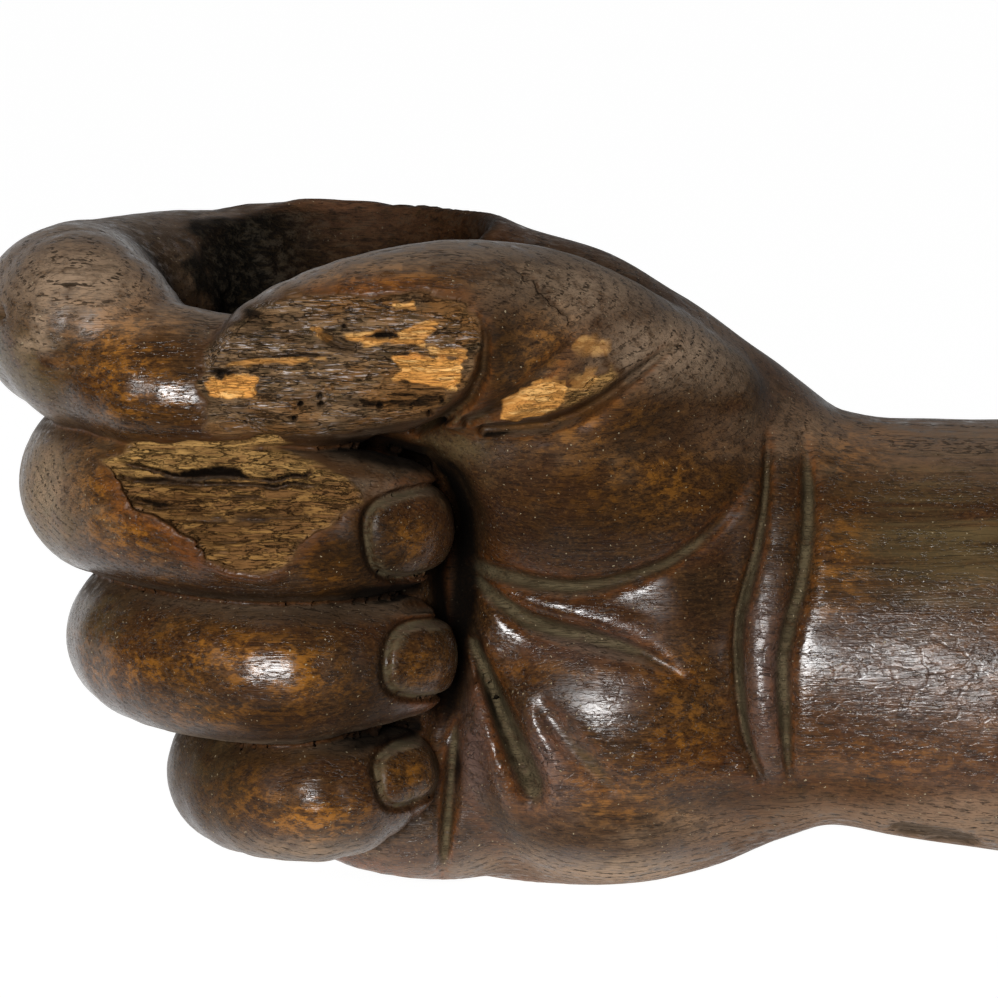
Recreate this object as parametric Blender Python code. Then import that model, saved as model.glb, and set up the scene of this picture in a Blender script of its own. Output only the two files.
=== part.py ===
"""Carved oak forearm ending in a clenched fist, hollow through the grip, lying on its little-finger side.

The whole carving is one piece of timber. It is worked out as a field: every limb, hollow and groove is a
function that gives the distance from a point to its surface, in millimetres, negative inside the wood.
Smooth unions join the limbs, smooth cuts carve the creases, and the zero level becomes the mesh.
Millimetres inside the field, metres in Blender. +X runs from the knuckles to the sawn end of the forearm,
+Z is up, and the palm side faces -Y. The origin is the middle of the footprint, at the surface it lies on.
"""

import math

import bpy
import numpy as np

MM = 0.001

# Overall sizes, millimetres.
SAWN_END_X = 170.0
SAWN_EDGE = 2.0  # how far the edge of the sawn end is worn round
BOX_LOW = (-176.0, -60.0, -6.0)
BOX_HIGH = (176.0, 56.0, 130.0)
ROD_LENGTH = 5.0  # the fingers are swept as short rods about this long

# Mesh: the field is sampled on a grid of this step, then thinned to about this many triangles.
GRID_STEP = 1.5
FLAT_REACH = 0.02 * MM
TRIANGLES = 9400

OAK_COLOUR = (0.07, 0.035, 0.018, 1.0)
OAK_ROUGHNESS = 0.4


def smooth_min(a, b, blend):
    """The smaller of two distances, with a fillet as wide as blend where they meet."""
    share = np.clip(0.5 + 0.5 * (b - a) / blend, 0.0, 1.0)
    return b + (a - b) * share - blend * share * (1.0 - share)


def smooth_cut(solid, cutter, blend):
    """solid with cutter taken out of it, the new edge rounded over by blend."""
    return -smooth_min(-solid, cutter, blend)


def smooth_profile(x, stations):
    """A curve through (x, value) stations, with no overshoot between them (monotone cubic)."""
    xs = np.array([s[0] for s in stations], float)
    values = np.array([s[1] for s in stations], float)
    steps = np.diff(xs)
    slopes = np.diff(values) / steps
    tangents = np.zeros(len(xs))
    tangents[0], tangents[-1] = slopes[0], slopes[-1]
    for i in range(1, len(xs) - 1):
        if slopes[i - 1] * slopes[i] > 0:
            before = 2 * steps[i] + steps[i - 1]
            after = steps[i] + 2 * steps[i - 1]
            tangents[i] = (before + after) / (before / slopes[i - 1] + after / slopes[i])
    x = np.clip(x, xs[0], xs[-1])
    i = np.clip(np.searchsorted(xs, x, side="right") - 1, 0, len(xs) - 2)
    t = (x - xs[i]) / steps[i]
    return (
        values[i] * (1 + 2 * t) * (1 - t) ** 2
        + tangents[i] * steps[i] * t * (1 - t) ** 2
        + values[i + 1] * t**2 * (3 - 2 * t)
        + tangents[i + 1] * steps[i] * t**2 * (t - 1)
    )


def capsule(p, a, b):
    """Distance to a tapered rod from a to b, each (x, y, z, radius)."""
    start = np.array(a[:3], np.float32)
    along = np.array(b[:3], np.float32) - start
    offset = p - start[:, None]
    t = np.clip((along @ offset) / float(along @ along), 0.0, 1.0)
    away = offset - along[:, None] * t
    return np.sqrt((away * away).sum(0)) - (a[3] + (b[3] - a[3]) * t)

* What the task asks
Print the material above verbatim, first line through the line containing "its little-finger side.", both included.

* Result of this task
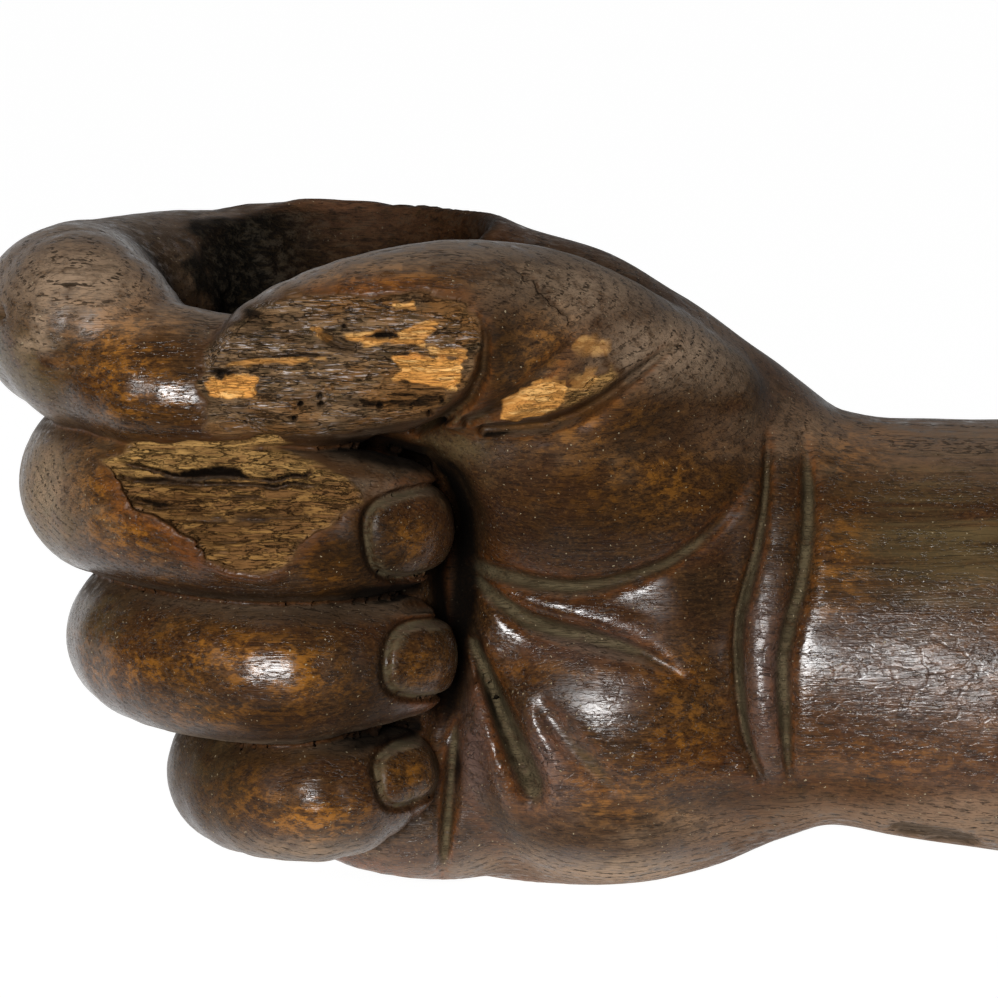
Recreate this object as parametric Blender Python code. Then import that model, saved as model.glb, and set up the scene of this picture in a Blender script of its own. Output only the two files.
=== part.py ===
"""Carved oak forearm ending in a clenched fist, hollow through the grip, lying on its little-finger side.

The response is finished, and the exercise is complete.